Conditions and threats. Both sides coupled their truce announcements with warnings. Russia explicitly threatened a “massive retaliatory missile strike on central Kyiv” if its parade were targeted. Ukraine, after documenting what it said were hundreds of Russian “active operations,” signaled it would “respond in kind” and that there would be “no truce on May 9” if attacks continued. In practice, each side’s ceasefire was conditional on the other’s restraint, but without any shared enforcement scheme.

Narrative framing. Ukraine framed its move as a broader, earlier “peace proposal” and depicted Russia’s conduct as proof that Moscow is uninterested in real de‑escalation, only in a narrow pause to protect its parade. Russia, by contrast, presented its truce as a symbolic unilateral gesture connected to historical memory, while highlighting claimed Ukrainian drone attacks to justify both security measures and potential retaliation.

Strategic messaging. For Kyiv, the collapse of the truce is evidence for foreign audiences that Russia cannot be trusted to respect even short‑term pauses and that attending Victory Day in Moscow sends the wrong signal. For Moscow, forging ahead with a pared‑down parade and emphasizing a stated willingness to hold fire — on its own terms — seeks to reassure its domestic public and sympathetic partners.

A Truce in Name Only

In the end, the overlapping, uncoordinated ceasefire declarations produced no sustained reduction in violence.

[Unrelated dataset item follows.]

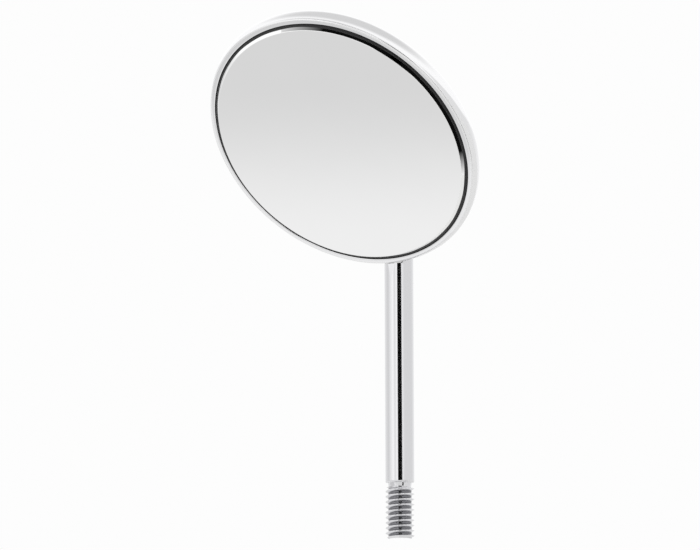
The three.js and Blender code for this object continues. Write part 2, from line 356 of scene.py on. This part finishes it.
def painted_root_shade(tree, place):
    """Where shade is painted in the thread: 1 in the bottom of the thread's groove and 0 elsewhere, the
    product of a fall with the radius, one with the height at the thread's upper end and a rise at its lower
    end."""
    _, radius, height = round_axis(tree, place)
    deep = {"Value": radius, "From Min": THREAD_ROOT_RADIUS, "From Max": THREAD_ROOT_RADIUS + ROOT_SHADE}
    top = {"Value": height, "From Min": THREAD_LENGTH - ROOT_SHADE_FADE, "From Max": THREAD_LENGTH}
    tip = {"Value": height, "From Min": ROOT_SHADE_TIP[0], "From Max": ROOT_SHADE_TIP[1]}
    deep = add(tree, "ShaderNodeMapRange", {**deep, **ONE_TO_NONE}).outputs[0]
    top = add(tree, "ShaderNodeMapRange", {**top, **ONE_TO_NONE}).outputs[0]
    tip = add(tree, "ShaderNodeMapRange", tip).outputs[0]
    shade_in_root = add(tree, "ShaderNodeMath", {0: deep, 1: top}, operation="MULTIPLY").outputs[0]
    return add(tree, "ShaderNodeMath", {0: shade_in_root, 1: tip}, operation="MULTIPLY").outputs[0]


def ground_stainless():
    """Centreless ground and buffed stainless bar: very fine rings round the stem, a little duller
    than the cup, with painted shade in the thread's root, where its colour is darkened. The rings are drawn
    0.05 mm wide, wider than the real ones, so that they show."""
    material, tree = new_material("centreless_ground_stainless_steel")
    place = stem_coordinates(tree)
    marks = round_marks(tree, place, 0.05, 3)
    handling = add(tree, "ShaderNodeTexNoise", {"Vector": place, "Scale": 1 / 2.5}).outputs["Fac"]
    gloss = {"Value": handling, **NOISE_SPAN, "To Min": 0.06, "To Max": 0.11}
    # Painted shade: the steel's colour darkens to a mid grey in the thread's root, where shade falls.
    tones = {"Factor": painted_root_shade(tree, place), "A": linear("#e2e2e4"), "B": linear("#7c7c80")}
    surface(
        tree,
        {
            "Base Color": add(tree, "ShaderNodeMix", tones, data_type="RGBA").outputs["Result"],
            "Metallic": 1.0,
            "Roughness": add(tree, "ShaderNodeMapRange", gloss).outputs[0],
            "Normal": add(tree, "ShaderNodeBump", {"Height": marks, "Distance": 0.0006 * MM}).outputs[0],
        },
    )
    return material


def clear_glass():
    """Polished float glass, water clear: sharp reflections and a refractive index of 1.52."""
    material, tree = new_material("polished_float_glass")
    clear = {"Base Color": linear("#fbfdfc"), "Roughness": 0.0, "IOR": 1.52, "Transmission Weight": 1.0}
    surface(tree, clear)
    return material


def blackened_glass_edge():
    """The edge of the glass wetted by the black sealant: light that reaches it is lost."""
    material, tree = new_material("glass_edge_wetted_by_sealant")
    place = head_coordinates(tree)
    patches = add(tree, "ShaderNodeTexNoise", {"Vector": place, "Scale": 1 / 0.2}).outputs["Fac"]
    nearly_none = {"Value": patches, **NOISE_SPAN, "To Min": 0.001, "To Max": 0.006}
    grey = add(tree, "ShaderNodeMapRange", nearly_none).outputs[0]
    tint = add(tree, "ShaderNodeCombineColor", {"Red": grey, "Green": grey, "Blue": grey}).outputs[0]
    surface(tree, {"Base Color": tint, "Roughness": 0.6, "Specular IOR Level": 0.1})
    return material


def mirror_film():
    """Rhodium deposited in vacuum on the front of the glass: a bright, neutral, perfectly smooth
    reflector, with only a trace of unevenness in its tone."""
    material, tree = new_material("vacuum_deposited_rhodium")
    place = head_coordinates(tree)
    patches = add(tree, "ShaderNodeTexNoise", {"Vector": place, "Scale": 1 / 5.0}).outputs["Fac"]
    tones = {"Factor": patches, "A": linear("#f4f4f4"), "B": linear("#f6f6f6")}
    tone = add(tree, "ShaderNodeMix", tones, data_type="RGBA").outputs["Result"]
    surface(tree, {"Base Color": tone, "Metallic": 1.0, "Roughness": 0.0})
    return material


def matt_coat(name, dark, light, grain_mm, roughness, depth_mm):
    """A dull coat or rubber on the head: two close tones in grains, and a bump of the same grain."""
    material, tree = new_material(name)
    place = head_coordinates(tree)
    fine = {"Vector": place, "Scale": 1 / grain_mm, "Detail": 4.0}
    grain = add(tree, "ShaderNodeTexNoise", fine).outputs["Fac"]
    mixed = add(tree, "ShaderNodeMapRange", {"Value": grain, **NOISE_SPAN}).outputs[0]
    tones = {"Factor": mixed, "A": linear(dark), "B": linear(light)}
    surface(
        tree,
        {
            "Base Color": add(tree, "ShaderNodeMix", tones, data_type="RGBA").outputs["Result"],
            "Roughness": roughness,
            "Normal": add(tree, "ShaderNodeBump", {"Height": grain, "Distance": depth_mm * MM}).outputs[0],
        },
    )
    return material


def silver_braze():
    """Silver brazing alloy, dressed and buffed with the joint: warmer and softer than the steel, with
    small frozen ripples left by the flow."""
    material, tree = new_material("dressed_silver_braze")
    place = stem_coordinates(tree)
    flow = add(tree, "ShaderNodeTexNoise", {"Vector": place, "Scale": 1 / 0.35, "Detail": 3.0}).outputs["Fac"]
    mixed = add(tree, "ShaderNodeMapRange", {"Value": flow, **NOISE_SPAN}).outputs[0]
    tones = {"Factor": mixed, "A": linear("#dad8d3"), "B": linear("#e6e5e2")}
    gloss = {"Value": flow, **NOISE_SPAN, "To Min": 0.16, "To Max": 0.26}
    surface(
        tree,
        {
            "Base Color": add(tree, "ShaderNodeMix", tones, data_type="RGBA").outputs["Result"],
            "Metallic": 1.0,
            "Roughness": add(tree, "ShaderNodeMapRange", gloss).outputs[0],
            "Normal": add(tree, "ShaderNodeBump", {"Height": flow, "Distance": 0.004 * MM}).outputs[0],
        },
    )
    return material


# ---- Head ----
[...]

Instead, they evolved into a contest over who could more convincingly accuse the other of bad faith.

The episode highlights how, in the third year of full‑scale war, even ostensibly humanitarian gestures are deeply intertwined with political theater and strategic messaging. Both Russia and Ukraine claimed to want silence, at least temporarily; both insisted the other side shattered it first. Between the competing timelines, conditions, and threats, the Victory Day truces functioned less as a path toward peace than as another battlefield — this time over narrative and legitimacy.